» **The task**:
Locate the line bearing "# Each air hose" in the material below, then reproduce it and each following line up to and including the line bearing "in imported if".

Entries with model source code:

>>>>>

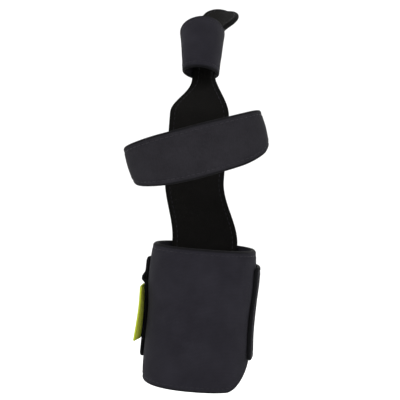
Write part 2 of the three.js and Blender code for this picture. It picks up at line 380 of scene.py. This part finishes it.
class Shader:
    """A material with short calls to add its nodes."""

    def __init__(self, name):
        self.material = bpy.data.materials.new(name)
        self.material.use_nodes = True
        self.tree = self.material.node_tree
        self.surface = self.tree.nodes["Principled BSDF"]

    def put(self, socket, value):
        if isinstance(value, bpy.types.NodeSocket):
            self.tree.links.new(value, socket)
        else:
            socket.default_value = value

    def node(self, kind, inputs, out=0, **settings):
        made = self.tree.nodes.new(kind)
        for name, value in settings.items():
            setattr(made, name, value)
        for name, value in inputs.items():
            self.put(made.inputs[name], value)
        return made.outputs[out]

    def math(self, operation, a, b=0.0):
        return self.node("ShaderNodeMath", {0: a, 1: b}, operation=operation)

    def across_cloth(self):
        """Millimetres along and across the cloth."""
        spot = self.node("ShaderNodeUVMap", {}, uv_map="fabric")
        parts = self.tree.nodes.new("ShaderNodeSeparateXYZ")
        self.tree.links.new(spot, parts.inputs[0])
        return parts.outputs[0], parts.outputs[1]

    def noise(self, size, detail=2.0, rough=0.5):
        """Noise of that size in millimetres, from 0 to 1."""
        place = self.node("ShaderNodeTexCoord", {}, out="Object")
        inputs = {"Vector": place, "Scale": 1000 / size, "Detail": detail, "Roughness": rough}
        return self.node("ShaderNodeTexNoise", inputs)

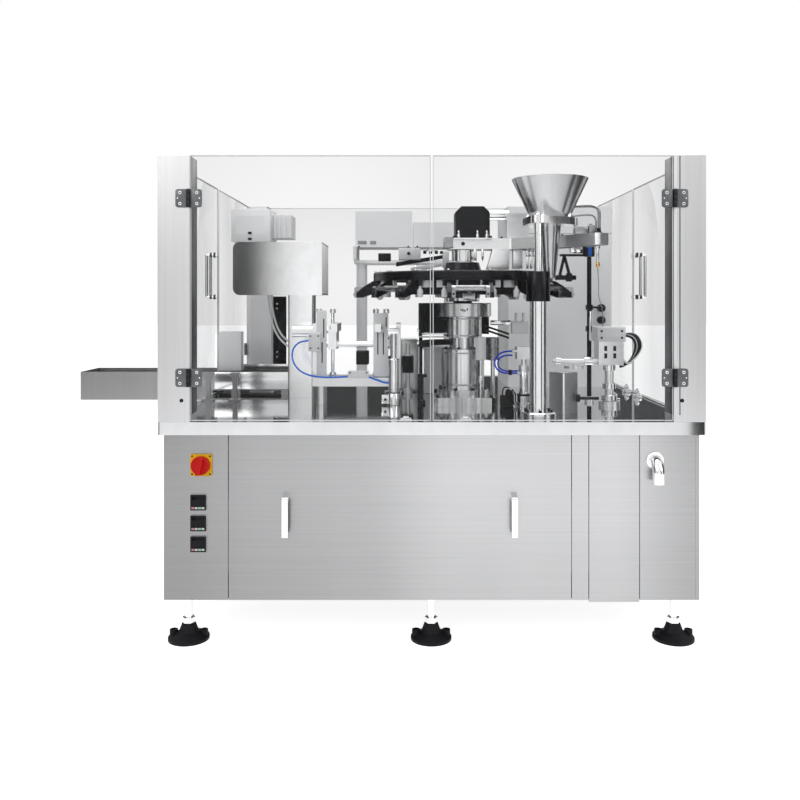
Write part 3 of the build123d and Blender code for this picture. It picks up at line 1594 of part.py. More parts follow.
# The bag feeder stands on four posts behind the carousel, and its separate
# vacuum unit stands on one column at the left.
with BuildPart() as bag_feeder:
    slab(feeder_x, feeder_y, (feeder_deck_z, feeder_deck_z + feeder_deck))
    deck_top = feeder_deck_z + feeder_deck
    rail_top = deck_top + feeder_rail_height
    rails = (feeder_x[0], feeder_middle_rail, feeder_x[1] - feeder_rail)
    for x in rails:
        slab((x, x + feeder_rail), (feeder_y[0] - feeder_rail_reach, feeder_y[1]), (deck_top, rail_top))
    for x in inset(feeder_x, feeder_post_inset):
        for y in inset(feeder_y, feeder_post_inset):
            bar((x, y, table_height), (x, y, feeder_deck_z), feeder_post_radius)
    half_rail = feeder_rail / 2
    hoods = (
        (rails[0] + half_rail, rails[1] + half_rail - hood_gap, magazine_hood_z),
        (rails[1] + half_rail + hood_gap, rails[2] + half_rail, feeder_hood_z),
    )
    for x0, x1, top in hoods:
        hood = ((x0, x1), (feeder_y[0] + hood_inset_front, feeder_y[1]), (rail_top, top))
        slab(*hood)
        slab(*[inset(span, feeder_hood_wall) for span in hood], mode=Mode.SUBTRACT)
    unit = (rear_unit_x, (rear_unit_y[0] + rear_unit_nose, rear_unit_y[1]), rear_unit_z)
    slab(*unit)
    slab(
        inset(rear_unit_x, rear_unit_nose / 3),
        (rear_unit_y[0], rear_unit_y[0] + rear_unit_nose),
        inset(rear_unit_z, rear_unit_nose / 2),
    )
    slab(*[inset(span, feeder_hood_wall) for span in unit], mode=Mode.SUBTRACT)
    slab((rear_unit_x[1], side_unit_x1), unit[1], side_unit_z)
    for number in range(side_unit_ribs):
        x = rear_unit_x[1] + (number + 0.5) * (side_unit_x1 - rear_unit_x[1]) / side_unit_ribs
        slab((x, x + side_unit_rib), (unit[1][0] - 2 * side_unit_rib, unit[1][0]), side_unit_z)
    column = (rear_column_x, rear_column_y, (table_height, rear_unit_z[0]))
    slab(*column)
    slab(*[inset(span, feeder_hood_wall) for span in column], mode=Mode.SUBTRACT)
    slab(
        (rear_column_x[0] - rear_column_foot, rear_column_x[1] + rear_column_foot),
        (rear_column_y[0] - rear_column_foot, rear_column_y[1] + rear_column_foot),
        (table_height, table_height + rear_column_foot),
    )
bag_feeder.part.label = "bag_feeder"
export_step(bag_feeder.part, "parts/bag_feeder.step")

# The electrical cabinet has its door at the back, inside the rear guard.
with BuildPart() as electrical_cabinet:
    slab(electrical_x, electrical_y, (table_height, electrical_top))
    fillet(electrical_cabinet.edges().filter_by(Axis.Z), radius=electrical_corner)
    electrical_z = (table_height, electrical_top)
    slab(
        inset(electrical_x, electrical_sheet),
        inset(electrical_y, electrical_sheet),
        inset(electrical_z, electrical_sheet),
        mode=Mode.SUBTRACT,
    )
    slab(
        inset(electrical_x, electrical_door_margin),
        (electrical_y[1], electrical_y[1] + electrical_door_sheet),
        inset(electrical_z, electrical_door_margin),
    )
    for z in regulator_rows:
        near = (regulator_x, electrical_y[0], z)
        deep = (regulator_x, electrical_y[0] + regulator_socket, z)
        bar(near, deep, 2 * regulator_neck_radius)
        bar(near, deep, regulator_neck_radius + running_fit, mode=Mode.SUBTRACT)
electrical_cabinet.part.label = "electrical_cabinet"
export_step(electrical_cabinet.part, "parts/electrical_cabinet.step")

for name, z in zip(("upper", "lower"), regulator_rows):
    with BuildPart() as regulator:
        near = electrical_y[0] - regulator_neck
        deep = electrical_y[0] + regulator_socket - regulator_socket_room
        bar((regulator_x, deep, z), (regulator_x, near, z), regulator_neck_radius)
        bar((regulator_x, near, z), (regulator_x, near - regulator_length, z), regulator_radius)
        chamfer(regulator.faces().sort_by(Axis.Y)[0].edges(), length=regulator_chamfer)
    regulator.part.label = f"regulator_{name}"
    export_step(regulator.part, f"parts/regulator_{name}.step")

# The opening station: its post, head, side bar, valve post and sensor rod.
with BuildPart() as opening_station:
    x, y = opener_post
    bar((x, y, table_height), (x, y, opener_post_top), opener_post_radius)
    bar((x, y, table_height), (x, y, table_height + post_foot), post_foot_radius)
    half_block = opener_block_depth / 2
    slab(opener_block_x, (y - half_block, y + half_block), opener_block_z)
    bar((opener_bar_end, y, opener_bar_z), (opener_block_x[0], y, opener_bar_z), opener_bar_radius)
    dial_z = opener_bar_z - opener_dial_drop
    bar((opener_dial_x, y, dial_z), (opener_dial_x, y, dial_z + opener_dial), opener_dial_radius)
    bar((opener_dial_x, y, dial_z), (opener_dial_x, y, opener_bar_z), opener_dial_stem)
    x, y = valve_post
    bar((x, y, table_height), (x, y, valve_post_top), station_post_radius)
    for z in (table_height, valve_post_top - 2 * collar_height):
        bar((x, y, z), (x, y, z + collar_height), collar_radius)
    half_valve = valve_block_side / 2
    slab(
        (x - half_valve, x + half_valve),
        (y - half_valve, y + half_valve),
        (valve_post_top, valve_post_top + valve_block_height),
    )
    x, y = sensor_rod
    bar((x, y, table_height), (x, y, sensor_rod_top), sensor_rod_radius)
    bar((x, y, table_height), (x, y, table_height + sensor_foot[1]), sensor_foot[0])
    slab(
        (x - sensor_head[0] / 2, x + sensor_head[0] / 2),
        (y - sensor_head[1] / 2, y + sensor_head[1] / 2),
        (sensor_rod_top, sensor_rod_top + sensor_head[2]),
    )
    with BuildSketch(Plane.XY.offset(table_height)) as bin_plan:
        with Locations(Location(feeder_box_place, feeder_box_turn)):
            RectangleRounded(feeder_box_side, feeder_box_side, feeder_box_corner)
    extrude(bin_plan.sketch, amount=feeder_box_height)
    x, y = opener_post
    with BuildSketch(Plane.XY.offset(opener_block_z[1])) as head_plan:
        with Locations(((opener_block_x[0] + opener_block_x[1]) / 2, y)):
            RectangleRounded(
                opener_block_x[1] - opener_block_x[0] + 2 * opener_head_rim[0],
                opener_block_depth + 2 * opener_head_rim[1],
                opener_head_corner,
            )
    extrude(head_plan.sketch, amount=opener_head_top - opener_block_z[1])
    x, y = valve_post
    bar(right_hose[0], (x - half_valve, *right_hose[0][1:]), fitting_radius)
    bar(right_hose[-1], (x, *right_hose[-1][1:]), fitting_radius)
opening_station.part.label = "opening_station"
export_step(opening_station.part, "parts/opening_station.step")

# Each air hose runs in even bends from one fitting to the other.
for name, route in (("left", left_hose), ("right", right_hose)):
    radii = bend_radii(route)
    with BuildPart() as air_hose:
        with BuildLine() as path:
            FilletPolyline(*route, radius=radii)
        first_run = Vector(route[1]) - Vector(route[0])
        with BuildSketch(Plane(origin=route[0], z_dir=first_run)):
            Circle(hose_radius)
        sweep(path=path.line)
    hose_length = path.wires()[0].length
    expected = pi * hose_radius**2 * hose_length
    print(f"{name} air hose: length {hose_length:.0f} mm,"
          f" volume over section times length {air_hose.part.volume / expected:.4f}")
    print("  bend radii " + ", ".join(f"{r:.0f}" for r in radii))
    air_hose.part.label = f"{name}_air_hose"
    export_step(air_hose.part, f"parts/{name}_air_hose.step")
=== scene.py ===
"""Looks of the premade pouch packing machine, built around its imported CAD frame.

Every length is in millimetres in this script and becomes metres in the meshes.
"""

from __future__ import annotations

import logging
import math
from dataclasses import dataclass, field
from enum import Enum
from typing import Sequence

import bmesh
import bpy
from mathutils import Matrix, Vector


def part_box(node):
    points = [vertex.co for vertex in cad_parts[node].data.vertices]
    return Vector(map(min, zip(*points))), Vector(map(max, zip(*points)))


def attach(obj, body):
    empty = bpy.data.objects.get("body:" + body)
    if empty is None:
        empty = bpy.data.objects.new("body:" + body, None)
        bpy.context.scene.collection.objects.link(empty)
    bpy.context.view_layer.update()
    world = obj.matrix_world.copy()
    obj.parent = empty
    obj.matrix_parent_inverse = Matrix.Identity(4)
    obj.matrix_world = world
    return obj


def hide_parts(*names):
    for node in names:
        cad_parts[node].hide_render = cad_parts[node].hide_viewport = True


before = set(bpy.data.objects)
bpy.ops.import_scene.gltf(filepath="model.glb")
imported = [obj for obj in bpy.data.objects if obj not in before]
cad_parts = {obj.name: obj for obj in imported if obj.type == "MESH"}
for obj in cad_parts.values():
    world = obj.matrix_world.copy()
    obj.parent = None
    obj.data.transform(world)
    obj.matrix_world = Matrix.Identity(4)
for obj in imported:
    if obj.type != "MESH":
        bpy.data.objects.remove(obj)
log = logging.getLogger("pouch_machine")
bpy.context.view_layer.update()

MM = 0.001
ROOT = "machine_frame"
Point = tuple[float, float, float]
Place = tuple[float, float]

FINE_DETAIL, BROAD_DETAIL = 4.0, 1.5
NOISE_LOW, NOISE_HIGH = 0.25, 0.75
SMOOTHEST, ROUGHEST = 0.82, 1.22
BUMP_DISTANCE = 0.0004
FLAT_ANGLE_COVER = 0.20
GLASS_IOR = 1.49
LOW_SHINE = 0.15
WELD_DISTANCE = 0.00002


class Surface(Enum):
    """How a finish catches light and what fine detail it carries."""

    BRUSHED = "brushed"
    POLISHED = "polished"
    PAINT = "paint"
    PLASTIC = "plastic"
    RUBBER = "rubber"
    ACRYLIC = "acrylic"
    CAST = "cast"
    HOSE = "hose"
    BELT = "belt"


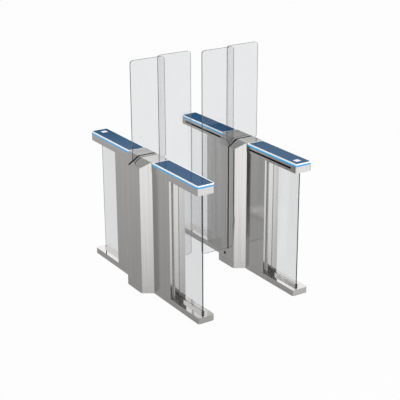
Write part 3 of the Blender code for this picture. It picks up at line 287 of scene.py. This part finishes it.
def back_painted_glass(name, marked):
    """Glass painted on its back: deep blue with a white rim, and a plain white square where the reader is.

    The white rim has a faint painted glow: an emission that stands in for light from the lit strip below
    shining into the glass.
    """
    made, tree, shader = new_material(name)
    place = put(tree, "ShaderNodeTexCoord").outputs["Object"]
    positive = put(tree, "ShaderNodeVectorMath", {0: place}, operation="ABSOLUTE").outputs[0]

    def inside(middle, size, radius):
        """1 inside a rounded rectangle at any height, given where X and Y are positive."""
        half = (size[0] / 2 - radius, size[1] / 2 - radius, ANY_HEIGHT)
        away = put(tree, "ShaderNodeVectorMath", {0: positive, 1: (*middle, 0)}, operation="SUBTRACT")
        away = put(tree, "ShaderNodeVectorMath", {0: away.outputs[0]}, operation="ABSOLUTE")
        away = put(tree, "ShaderNodeVectorMath", {0: away.outputs[0], 1: half}, operation="SUBTRACT")
        away = put(tree, "ShaderNodeVectorMath", {0: away.outputs[0], 1: (0, 0, 0)}, operation="MAXIMUM")
        reach = put(tree, "ShaderNodeVectorMath", {0: away.outputs[0]}, operation="LENGTH").outputs["Value"]
        return put(tree, "ShaderNodeMapRange", {"Value": reach, "From Min": radius - PAINT_BLUR,
                                                "From Max": radius + PAINT_BLUR, "To Min": 1.0,
                                                "To Max": 0.0}).outputs[0]

    cloud = put(tree, "ShaderNodeTexNoise", {"Vector": place, "Scale": 1 / (180 * MM), "Detail": 2.0})
    blue = put(tree, "ShaderNodeMix", {0: cloud.outputs["Fac"], 6: linear("#1F4F76"), 7: linear("#26587F")},
               data_type="RGBA")
    field = inside(FIELD_MIDDLE, FIELD_SIZE, FIELD_CORNER)
    colour = put(tree, "ShaderNodeMix", {0: field, 6: linear("#E2E3E1"), 7: blue.outputs[2]},
                 data_type="RGBA")
    if marked:
        square = inside(SQUARE_MIDDLE, SQUARE_SIZE, SQUARE_CORNER)
        colour = put(tree, "ShaderNodeMix", {0: square, 6: colour.outputs[2], 7: linear("#F2F3F3")},
                     data_type="RGBA")
    # Painted light: the white rim emits a faint glow that stands in for light from the lit strip below. The
    # blue field emits none.
    glow = put(tree, "ShaderNodeMix", {0: field, 6: linear("#FFF6F0"), 7: linear("#000000")},
               data_type="RGBA")
    connect(tree, shader, Base_Color=colour.outputs[2], Emission_Color=glow.outputs[2])
    # Emission Strength sets how bright the rim's painted glow is.
    set_sockets(shader, {"Roughness": 0.04, "IOR": 1.12, "Emission Strength": 0.3})
    return made


def lit_acrylic(name):
    """Opal acrylic with blue diodes every 16 mm behind it: an even glow, slightly brighter at each diode."""
    made, tree, shader = new_material(name)
    place = put(tree, "ShaderNodeTexCoord").outputs["Object"]
    along_rail = put(tree, "ShaderNodeSeparateXYZ", {0: place}).outputs["Y"]
    beat = put(tree, "ShaderNodeMath", {0: along_rail, 1: math.tau / DIODE_SPACING}, operation="MULTIPLY")
    beat = put(tree, "ShaderNodeMath", {0: beat.outputs[0]}, operation="COSINE")
    share = put(tree, "ShaderNodeMapRange", {"Value": beat.outputs[0], "From Min": -1.0, "From Max": 1.0})
    glow = put(tree, "ShaderNodeMix", {0: share.outputs[0], 6: linear("#24A4E0"), 7: linear("#38B4EA")},
               data_type="RGBA")
    connect(tree, shader, Emission_Color=glow.outputs[2])
    set_sockets(shader, {"Base Color": linear("#104878"), "Roughness": 0.25, "IOR": 1.49,
                         "Emission Strength": 0.8})
    return made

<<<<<

» **Expected answer**:
# Each air hose runs in even bends from one fitting to the other.
for name, route in (("left", left_hose), ("right", right_hose)):
    radii = bend_radii(route)
    with BuildPart() as air_hose:
        with BuildLine() as path:
            FilletPolyline(*route, radius=radii)
        first_run = Vector(route[1]) - Vector(route[0])
        with BuildSketch(Plane(origin=route[0], z_dir=first_run)):
            Circle(hose_radius)
        sweep(path=path.line)
    hose_length = path.wires()[0].length
    expected = pi * hose_radius**2 * hose_length
    print(f"{name} air hose: length {hose_length:.0f} mm,"
          f" volume over section times length {air_hose.part.volume / expected:.4f}")
    print("  bend radii " + ", ".join(f"{r:.0f}" for r in radii))
    air_hose.part.label = f"{name}_air_hose"
    export_step(air_hose.part, f"parts/{name}_air_hose.step")
=== scene.py ===
"""Looks of the premade pouch packing machine, built around its imported CAD frame.

Every length is in millimetres in this script and becomes metres in the meshes.
"""

from __future__ import annotations

import logging
import math
from dataclasses import dataclass, field
from enum import Enum
from typing import Sequence

import bmesh
import bpy
from mathutils import Matrix, Vector


def part_box(node):
    points = [vertex.co for vertex in cad_parts[node].data.vertices]
    return Vector(map(min, zip(*points))), Vector(map(max, zip(*points)))


def attach(obj, body):
    empty = bpy.data.objects.get("body:" + body)
    if empty is None:
        empty = bpy.data.objects.new("body:" + body, None)
        bpy.context.scene.collection.objects.link(empty)
    bpy.context.view_layer.update()
    world = obj.matrix_world.copy()
    obj.parent = empty
    obj.matrix_parent_inverse = Matrix.Identity(4)
    obj.matrix_world = world
    return obj


def hide_parts(*names):
    for node in names:
        cad_parts[node].hide_render = cad_parts[node].hide_viewport = True


before = set(bpy.data.objects)
bpy.ops.import_scene.gltf(filepath="model.glb")
imported = [obj for obj in bpy.data.objects if obj not in before]
cad_parts = {obj.name: obj for obj in imported if obj.type == "MESH"}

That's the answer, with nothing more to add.